Ангольские товарищи везут меня в настоящий пролетарский квартал — муссек, по-здешнему — на встречу с «кадрами» и активистами. Собирается много народу. Я думал, что придется обсуждать политику, рассказывать о Бразилии, о социальной несправедливости, о военной диктатуре, о «проблемах мира и социализма», к чему и готовился. Однако об этом было задано — чтобы задать тон обсуждению — лишь два-три вопроса. Никакого обсуждения не получилось, как ни старались местные руководители. Всех собравшихся, и мужчин, и женщин, по большей части молодых, интересовал лишь телесериал «Габриэла, гвоздика и корица», шедший в это время по государственному (и единственному) каналу.
— Скажите, товарищ Амаду, а правда, что грузовик перевернется и Габриэла погибнет?
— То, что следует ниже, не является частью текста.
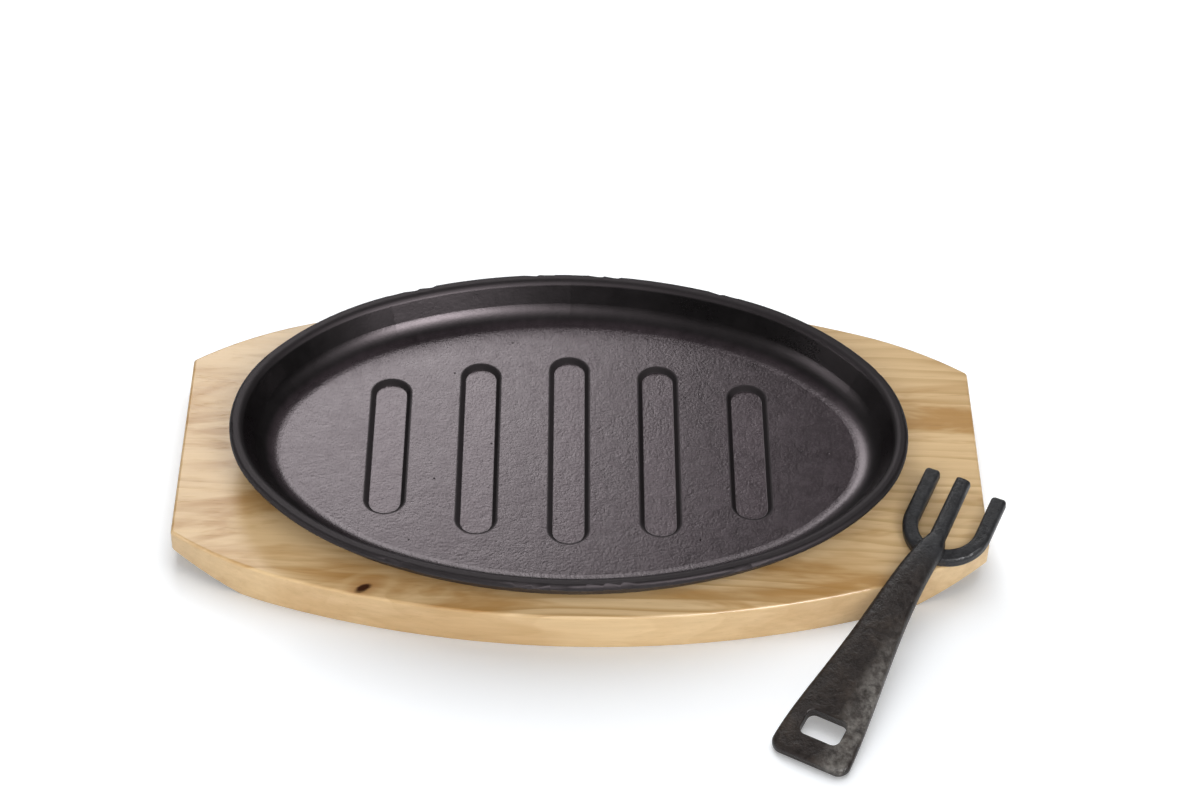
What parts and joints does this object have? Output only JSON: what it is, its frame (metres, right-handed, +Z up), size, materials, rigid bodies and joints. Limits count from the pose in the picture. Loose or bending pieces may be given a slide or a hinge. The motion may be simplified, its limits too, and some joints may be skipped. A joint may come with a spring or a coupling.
{
  "type": "serving pan",
  "caption": "Shallow oval cast iron serving pan with slotted floor, seated on a wooden board with a separate forked lift-off handle.",
  "frame": {"origin": "centre of the board's flat underside, on the table top", "axes": "+X along the board and the pan's long axis, +Y away from the diner, +Z up"},
  "size_m": [0.3275, 0.247, 0.0365],
  "materials": {
    "pan_iron": "matt seasoned cast iron, purplish grey floor, black wall",
    "board_wood": "pale oiled wood, grain along the board",
    "handle_iron": "brown-black cast iron, slightly rough"
  },
  "bodies": {
    "root": {"oval_pan": "pan_iron", "wooden_board": "board_wood", "lifting_handle": "handle_iron"}
  },
  "joints": []
}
Меня спрашивали о моих героях, о том, что было с ними раньше и что будет потом, как сложатся их судьбы, выдуманных мною Габриэлу, Насиба и прочих считали совершенно реальными людьми. Сопровождавшая нас высокопоставленная дама, сестра министра обороны, допытывалась у Зелии, женится ли Мундиньо Фалкан на Жерузе. «Нет, не женится, бессердечный автор расстроил этот брак».
Мне рассказывали, что, блюдя идеологическую чистоту масс, каждую серию предварял вступительным и завершал заключительным словом теоретик из ЦК, растолковывавший зрителям, что тут не то и не так, неверно и неправильно. Послесловие было очень коротким, а потом его и вовсе отменили, ибо заметили, что аудитория дружно выключает телевизоры. Предисловия сопровождали весь сериал — зрители боялись пропустить начало и потому волей-неволей приобщались к марксистской политграмоте. Полагали, видно, что за все надо платить.
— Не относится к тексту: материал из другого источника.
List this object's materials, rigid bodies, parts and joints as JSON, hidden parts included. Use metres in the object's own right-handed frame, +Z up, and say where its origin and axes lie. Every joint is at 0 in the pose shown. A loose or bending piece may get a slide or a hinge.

Для меня мои романы существуют лишь до тех пор, пока я их сочиняю, а когда внизу страницы появляется слово «конец», то роман, не дававший мне покою, занимавший все мои мысли и чувства… перестает существовать, хотел было написать я и спохватился. Нет это не так — он продолжает жить, но он уже не мой. Теперь он принадлежит другим — издателям, критикам, переводчикам, читателям, читателям в первую очередь. Моим, моим исключительно, моим и больше ничьим остается он, лишь пока я выстукиваю его на машинке, двигаясь путем повествования, пока я зачинаю, вынашиваю и ращу его героев, взятых мною Бог знает откуда — из головы, из сердца или еще из какого места, пока я, то смеясь, то плача, смотрю, как живут они передо мной на бумаге. Тяжкое, трудное, сладостное у меня ремесло. Одни говорят, что я им владею недурно, другие — что из рук вон плохо. Так или иначе, но я стараюсь как могу и не думаю заняться чем-нибудь другим, потому что ничего другого не умею.
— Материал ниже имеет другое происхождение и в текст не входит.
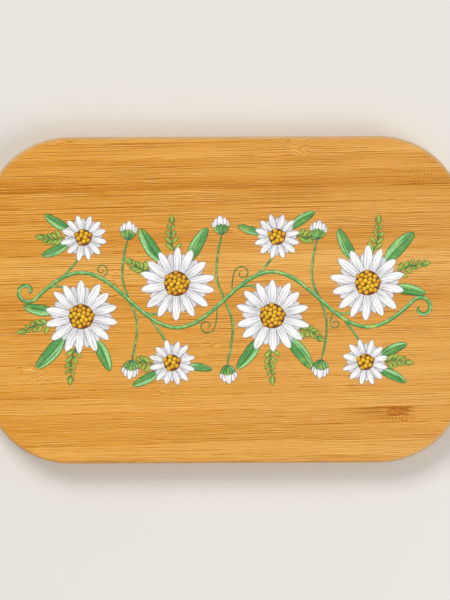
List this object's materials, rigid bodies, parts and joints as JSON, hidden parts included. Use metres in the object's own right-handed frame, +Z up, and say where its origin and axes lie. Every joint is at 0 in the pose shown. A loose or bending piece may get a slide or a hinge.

У меня нет обыкновения перечитывать мои книги, разве что изредка возникнет необходимость что-нибудь освежить в памяти — страничку оттуда, абзац отсюда. Нет, я их не перечитываю и, не в пример другим сочинителям, не переписываю. На мой взгляд, у книги есть точная дата — час, день, год, когда она была задумана и написана, и дата эта закрепляет связь книги с тем, что представляла собой в тот день и год, когда он трудился над нею, личность автора. Отразились в книге и нажитый к этому времени житейский и художнический опыт, и отношение к миру, к жизни, и способ этот мир и эту жизнь видеть, и мера их постижения, и идеи — весь их букет — сказались и косность, и высокие порывы. Ни время, ни обстоятельства никогда больше не повторятся. Возьмись я переписывать какой-нибудь свой роман в другие времена, при других обстоятельствах, и роман вышел бы совсем другим. И пусть бы даже лучше он был написан, стройнее была бы его композиция, рельефней — образы, убедительней — поступки персонажей, все равно я потерял бы его, задумав улучшить, и, совершенствуя его, я бы от него отрекся.
И переиздания моих книг ничем не отличаются одно от другого, разве что опечаток становится все больше: Палома говорит, что они исчисляются уже тысячами. И так же не исправляю я посвящения, ибо и они тоже связаны с точной датой. Даже если человек, которому некогда посвятил я книгу, затем лишился моего уважения, я скорее вычеркну его из памяти, чем со шмуцтитула. Разумеется, речь о бразильских изданиях, а те, что выходят за границей, я проконтролировать не могу. Так что остается вереница имен — тех людей, которых я уважал, которыми восхищался, а если человек впоследствии оказался мерзавцем, пусть останется посвящение памятником тому времени, когда я еще этого не знал и был доверчив и наивен.